> _EXERCISE BRIEF_
Pull out of the data below the stretch of lines bounded by the one containing "const fromPost = new THREE.Group();" and the one containing "for node in", both bounds included, unchanged.

> _DATASET CONTENT_
## BEGIN

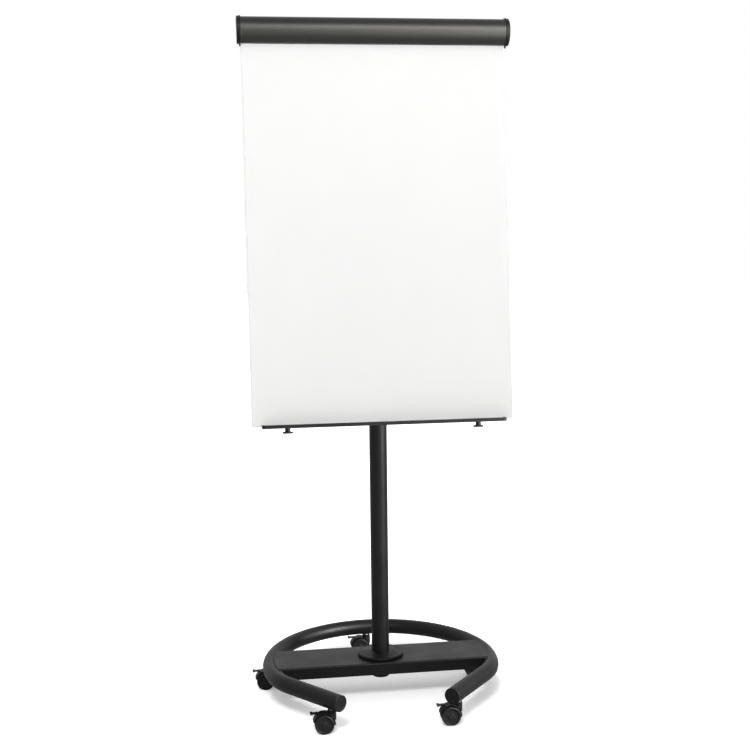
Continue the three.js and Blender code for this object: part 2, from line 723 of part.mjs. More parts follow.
function padClamp() {
  const left = mesh('pad_hook_left', padHook(), FINISHES.blackPlastic);
  left.position.x = -HOOK_X;
  const right = mesh('pad_hook_right', padHook(), FINISHES.blackPlastic);
  right.position.x = HOOK_X;
  const coverHalf = BOARD_WIDTH / 2;
  return [
    mesh('clamp_back_rail', clampRail(), FINISHES.anodised),
    mesh('clamp_cover', extrudeX(coverShape(), -coverHalf, coverHalf, 5), FINISHES.anodised),
    mesh('clamp_cap_left', clampCap(-1), FINISHES.blackPlastic),
    mesh('clamp_cap_right', clampCap(1), FINISHES.blackPlastic),
    mesh('clamp_pin_left', clampPin(-1), FINISHES.zinc),
    mesh('clamp_pin_right', clampPin(1), FINISHES.zinc),
    mesh('clamp_grip_strip', gripStrip(), FINISHES.rubber),
    left,
    right,
  ];
}

// ---------------------------------------------------------------- pen tray, in the frame of the board

// Shallow tray with a rim on three sides; its floor runs on under the lower edge of the board.
function penTray() {
  const half = TRAY_LENGTH / 2;
  const front = BOARD_FRONT - TRAY_REACH;
  const rear = BOARD_BACK - 1;
  const corner = 8;
  const top = TRAY_BOTTOM + TRAY_RIM;
  const floor = TRAY_BOTTOM + TRAY_WALL;
  const plan = (margin) => {
    const shape = new THREE.Shape();
    const radius = corner - margin;
    shape.moveTo(half - margin, rear + 4 * margin);
    shape.lineTo(-half + margin, rear + 4 * margin);
    shape.absarc(-half + corner, front + corner, radius, Math.PI, 1.5 * Math.PI);
    shape.absarc(half - corner, front + corner, radius, 1.5 * Math.PI, 2 * Math.PI);
    return shape;
  };
  const well = extrudeZ(plan(TRAY_WALL), floor, top + OVERRUN, 3);
  const rimEnd = BOARD_FRONT - TRAY_WALL;
  const underBoard = box(-half - OVERRUN, half + OVERRUN, rimEnd, rear + OVERRUN, floor, top + OVERRUN);
  return cut(extrudeZ(plan(0), TRAY_BOTTOM, top, 3), well, underBoard, ...studHoles());
}

// Thumb knob below the tray: disc, stem, and a stud that screws up into the board.
function trayKnob(side) {
  const top = TRAY_BOTTOM - REST;
  const stem = top - 11;
  return turned([
    [0, stem - 4.5],
    [12.5, stem - 4.5],
    [14, stem - 3.2],
    [14, stem],
    [7, stem],
    [7, top],
    [TRAY_STUD_RADIUS, top],
    [TRAY_STUD_RADIUS, top + 26],
    [0, top + 26],
  ], 18).translate(side * TRAY_KNOB_X, STUD_Y, 0);
}

function boardAssembly() {
  const group = new THREE.Group();
  group.position.z = TILT_AXIS_HEIGHT;
  group.rotation.x = -BOARD_LEAN;
  group.add(
    mesh('board_bracket', boardBracket(), FINISHES.powder),
    mesh('tilt_shaft', tiltShaft(), FINISHES.zinc),
    mesh('tilt_lever', tiltLever(), FINISHES.blackPlastic),
    mesh('tilt_washer_left', washer(-1), FINISHES.rubber),
    mesh('tilt_washer_right', washer(1), FINISHES.rubber),
    ...boardPanel(),
    ...padClamp(),
    mesh('pen_tray', penTray(), FINISHES.powder),
    mesh('tray_knob_left', trayKnob(-1), FINISHES.blackPlastic),
    mesh('tray_knob_right', trayKnob(1), FINISHES.blackPlastic),
  );
  return group;
}

// ---------------------------------------------------------------- casters, stem on the local Z axis

// Stem with a shoulder: the upper part stands in the ring tube, the lower part in the housing.
function casterStem() {
  const shoulder = CASTER_TOP - GAP;
  return turned([
    [0, STEM_BOTTOM],
    [STEM_RADIUS, STEM_BOTTOM],
    [STEM_RADIUS, shoulder - 1.2],
    [8, shoulder - 1.2],
    [8, shoulder],
    [STEM_RADIUS, shoulder],
    [STEM_RADIUS, 92],
    [0, 92],
  ], 12);
}

// Housing in one piece: hood over both wheels, web between them, boss for the stem, axle and lever ears.
function casterHousing() {
  const sector = (inner, outer) => {
    const shape = new THREE.Shape();
    shape.absarc(-WHEEL_TRAIL, WHEEL_RADIUS, outer, HOOD_START, HOOD_END);
    shape.absarc(-WHEEL_TRAIL, WHEEL_RADIUS, inner, HOOD_END, HOOD_START, true);
    return shape;
  };
  const bossTop = CASTER_TOP - GAP - 1.5;
  const hood = extrudeY(sector(HOOD_INNER, HOOD_OUTER), -HOOD_HALF, HOOD_HALF, 6);
  const web = extrudeY(sector(AXLE_RADIUS + 1, HOOD_INNER + 1), -WEB_HALF, WEB_HALF, 4);
  const hub = barY(8, -WEB_HALF, WEB_HALF, 12).translate(-WHEEL_TRAIL, 0, WHEEL_RADIUS);
  const axle = barY(AXLE_RADIUS, -WHEEL_OUTER + 3, WHEEL_OUTER - 3, 10);
  axle.translate(-WHEEL_TRAIL, 0, WHEEL_RADIUS);
  const boss = barZ(11.5, 34, bossTop, 14);
  const spaceEnd = HOOD_HALF + OVERRUN;
  const wheelSpace = barY(HOOD_INNER, WEB_HALF, spaceEnd, 24).translate(-WHEEL_TRAIL, 0, WHEEL_RADIUS);
  const otherSpace = wheelSpace.clone().translate(0, -WEB_HALF - spaceEnd, 0);
  const bossOnly = cut(boss, wheelSpace, otherSpace);
  const stemHole = barZ(STEM_RADIUS + GAP, STEM_BOTTOM - 0.5, bossTop + OVERRUN, 12);
  return cut(join(hood, web, hub, axle, bossOnly), stemHole);
}

// Wheel about an axis along Y; side is -1 for the wheel nearer the user.
function casterWheel(side) {
  const bore = AXLE_RADIUS + 0.4;
  const profile = [
    [0, WHEEL_OUTER - 2.4],
    [bore, WHEEL_OUTER - 2.4],
    [bore, WHEEL_INNER],
    [WHEEL_RADIUS, WHEEL_INNER],
    [WHEEL_RADIUS, WHEEL_OUTER - 2],
    [WHEEL_RADIUS - 2, WHEEL_OUTER],
    [0, WHEEL_OUTER],
  ];
  const wheel = turnedY(profile, 20);
  return side > 0 ? wheel : wheel.rotateZ(Math.PI);
}

// Brake lever: a barrel above the hood and a flat pedal with a widened end.
const BRAKE_X = -38;
const BRAKE_Z = 51.4;

function brakeLever() {
  const pedal = new THREE.Shape([
    [BRAKE_X + 1, -5],
    [BRAKE_X + 1, 5],
    [-50, 5],
    [-50.5, 9],
    [-55.5, 9],
    [-55.5, -9],
    [-50.5, -9],
    [-50, -5],
  ].map(([x, y]) => new THREE.Vector2(x, y)).reverse());
  const barrel = barY(2.2, -8, 8, 10).translate(BRAKE_X, 0, BRAKE_Z);
  return join(extrudeZ(pedal, BRAKE_Z - 0.6, BRAKE_Z + 1.8), barrel);
}

function caster(name, run) {
  const group = new THREE.Group();
  group.position.copy(ringPoint(run));
  const outer = mesh(`caster_${name}_wheel_front`, casterWheel(-1), FINISHES.tread);
  const inner = mesh(`caster_${name}_wheel_back`, casterWheel(1), FINISHES.tread);
  for (const wheel of [outer, inner]) {
    wheel.position.set(-WHEEL_TRAIL, 0, WHEEL_RADIUS);
  }
  group.add(
    mesh(`caster_${name}_stem`, casterStem(), FINISHES.zinc),
    mesh(`caster_${name}_housing`, casterHousing(), FINISHES.blackPlastic),
    outer,
    inner,
    mesh(`caster_${name}_brake`, brakeLever(), FINISHES.blackPlastic),
  );
  return group;
}

// ---------------------------------------------------------------- easel

// Distance from the axis of the post back to the middle of the base, end plugs to closed rear.
const PLUG_REACH = (REST + END_DISC) * Math.cos(BEND_END) - RING_TUBE_RADIUS * Math.sin(BEND_END);
const BASE_FRONT = ringPoint(HALF_RUN).y - PLUG_REACH;
const BASE_MIDDLE = (RING_RADIUS + RING_TUBE_RADIUS + BASE_FRONT) / 2;

const fromPost = new THREE.Group();
fromPost.position.y = -BASE_MIDDLE;
fromPost.add(base(), post(), boardAssembly());
for (const [name, run] of Object.entries(CASTER_RUNS)) {
  fromPost.add(caster(name, run));
}

const easel = new THREE.Group();
easel.add(fromPost);

export default easel;
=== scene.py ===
import json
import math

import bmesh
import bpy
from mathutils import Matrix, Vector
from mathutils.geometry import tessellate_polygon

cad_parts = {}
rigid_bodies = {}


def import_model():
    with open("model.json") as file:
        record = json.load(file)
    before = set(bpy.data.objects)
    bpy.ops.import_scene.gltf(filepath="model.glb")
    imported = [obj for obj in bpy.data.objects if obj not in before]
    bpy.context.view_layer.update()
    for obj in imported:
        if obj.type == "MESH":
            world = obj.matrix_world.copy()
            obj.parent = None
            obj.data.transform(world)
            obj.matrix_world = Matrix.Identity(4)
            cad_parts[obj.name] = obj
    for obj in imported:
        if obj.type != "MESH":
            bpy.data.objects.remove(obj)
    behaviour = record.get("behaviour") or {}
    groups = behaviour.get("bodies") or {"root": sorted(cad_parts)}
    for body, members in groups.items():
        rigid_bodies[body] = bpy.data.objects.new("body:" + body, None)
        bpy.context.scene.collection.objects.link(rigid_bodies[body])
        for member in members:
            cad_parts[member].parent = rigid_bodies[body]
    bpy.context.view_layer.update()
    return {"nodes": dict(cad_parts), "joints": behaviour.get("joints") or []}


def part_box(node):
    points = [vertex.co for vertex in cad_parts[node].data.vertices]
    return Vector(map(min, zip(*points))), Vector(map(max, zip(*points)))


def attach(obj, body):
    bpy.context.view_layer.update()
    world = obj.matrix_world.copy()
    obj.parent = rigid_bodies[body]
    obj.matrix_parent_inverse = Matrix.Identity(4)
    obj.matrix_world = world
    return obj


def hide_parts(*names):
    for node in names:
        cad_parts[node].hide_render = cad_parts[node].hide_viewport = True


# Looks of a mobile flip chart easel. Shapes are drawn in millimetres in the frame of the post, of the
# leaning board or of a caster, and are then placed in the row frame in metres.

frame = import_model()

# ------------------------------------------------------------------ frames

MM = Matrix.Scale(0.001, 4)
JOINTS = {joint["name"]: joint for joint in frame["joints"]}
LEAN = math.radians(6.6)
CASTERS = ("front_left", "front_right", "side_left", "side_right", "rear")

post_low, post_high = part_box("outer_post")
POST = Matrix.Translation(((post_low.x + post_high.x) / 2, (post_low.y + post_high.y) / 2, 0)) @ MM
BOARD = Matrix.Translation(JOINTS["board_tilt"]["pos_m"]) @ Matrix.Rotation(-LEAN, 4, "X") @ MM


def caster_frame(name):
    x, y, _ = JOINTS["swivel_" + name]["pos_m"]
    return Matrix.Translation((x, y, 0)) @ MM


# ------------------------------------------------------------------ solids as (vertices, faces)


def turned(solid, matrix):
    """The solid moved by a matrix."""
    vertices, faces = solid
    return [tuple(matrix @ Vector(v)) for v in vertices], faces


def shifted(solid, x, y, z):
    return turned(solid, Matrix.Translation((x, y, z)))


def together(*solids):
    """Several closed shells as one solid."""
    vertices, faces = [], []
    for more, corners in solids:
        start = len(vertices)
        vertices += more
        faces += [[start + i for i in face] for face in corners]
    return vertices, faces


def arc(u, v, radius, start, end, steps=12):
    """Points of an arc about (u, v), in degrees."""
    turns = [math.radians(start + (end - start) * i / steps) for i in range(steps + 1)]
    return [(u + radius * math.cos(t), v + radius * math.sin(t)) for t in turns]


def circle(u, v, radius, steps=48, hole=False):
    points = arc(u, v, radius, 0, 360, steps)[:-1]
    return points[::-1] if hole else points


def rectangle(u0, u1, v0, v1, radius=0.0, steps=6, hole=False):
    if radius:
        points = (
            arc(u1 - radius, v0 + radius, radius, -90, 0, steps)
            + arc(u1 - radius, v1 - radius, radius, 0, 90, steps)
            + arc(u0 + radius, v1 - radius, radius, 90, 180, steps)
            + arc(u0 + radius, v0 + radius, radius, 180, 270, steps)
        )
    else:
        points = [(u0, v0), (u1, v0), (u1, v1), (u0, v1)]
    return points[::-1] if hole else points


def softened(points, closed, steps=4):
    """Rounds each (u, v, radius) corner of a profile; a corner without a radius stays sharp."""
    out = []
    count = len(points)
    for i, point in enumerate(points):
        radius = point[2] if len(point) > 2 else 0
        here = Vector(point[:2])
        if not radius or (not closed and i in (0, count - 1)):
            out.append(tuple(here))
            continue
        before = (Vector(points[i - 1][:2]) - here).normalized()
        after = (Vector(points[(i + 1) % count][:2]) - here).normalized()
        half = before.angle(after) / 2
        if half > math.radians(88):
            out.append(tuple(here))
            continue
        reach = radius / math.tan(half)
        middle = here + (before + after).normalized() * (radius / math.sin(half))
        first = here + before * reach - middle
        last = here + after * reach - middle
        sweep = first.angle_signed(last)
        for k in range(steps + 1):
            spot = first.copy()
            spot.rotate(Matrix.Rotation(-sweep * k / steps, 2))
            out.append(tuple(middle + spot))
    return out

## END

> _THE ANSWER_
const fromPost = new THREE.Group();
fromPost.position.y = -BASE_MIDDLE;
fromPost.add(base(), post(), boardAssembly());
for (const [name, run] of Object.entries(CASTER_RUNS)) {
  fromPost.add(caster(name, run));
}

const easel = new THREE.Group();
easel.add(fromPost);

export default easel;
=== scene.py ===
import json
import math

import bmesh
import bpy
from mathutils import Matrix, Vector
from mathutils.geometry import tessellate_polygon

cad_parts = {}
rigid_bodies = {}


def import_model():
    with open("model.json") as file:
        record = json.load(file)
    before = set(bpy.data.objects)
    bpy.ops.import_scene.gltf(filepath="model.glb")
    imported = [obj for obj in bpy.data.objects if obj not in before]
    bpy.context.view_layer.update()
    for obj in imported:
        if obj.type == "MESH":
            world = obj.matrix_world.copy()
            obj.parent = None
            obj.data.transform(world)
            obj.matrix_world = Matrix.Identity(4)
            cad_parts[obj.name] = obj
    for obj in imported:
        if obj.type != "MESH":
            bpy.data.objects.remove(obj)
    behaviour = record.get("behaviour") or {}
    groups = behaviour.get("bodies") or {"root": sorted(cad_parts)}
    for body, members in groups.items():
        rigid_bodies[body] = bpy.data.objects.new("body:" + body, None)
        bpy.context.scene.collection.objects.link(rigid_bodies[body])
        for member in members:
            cad_parts[member].parent = rigid_bodies[body]
    bpy.context.view_layer.update()
    return {"nodes": dict(cad_parts), "joints": behaviour.get("joints") or []}


def part_box(node):
    points = [vertex.co for vertex in cad_parts[node].data.vertices]
    return Vector(map(min, zip(*points))), Vector(map(max, zip(*points)))


def attach(obj, body):
    bpy.context.view_layer.update()
    world = obj.matrix_world.copy()
    obj.parent = rigid_bodies[body]
    obj.matrix_parent_inverse = Matrix.Identity(4)
    obj.matrix_world = world
    return obj


def hide_parts(*names):
    for node in names:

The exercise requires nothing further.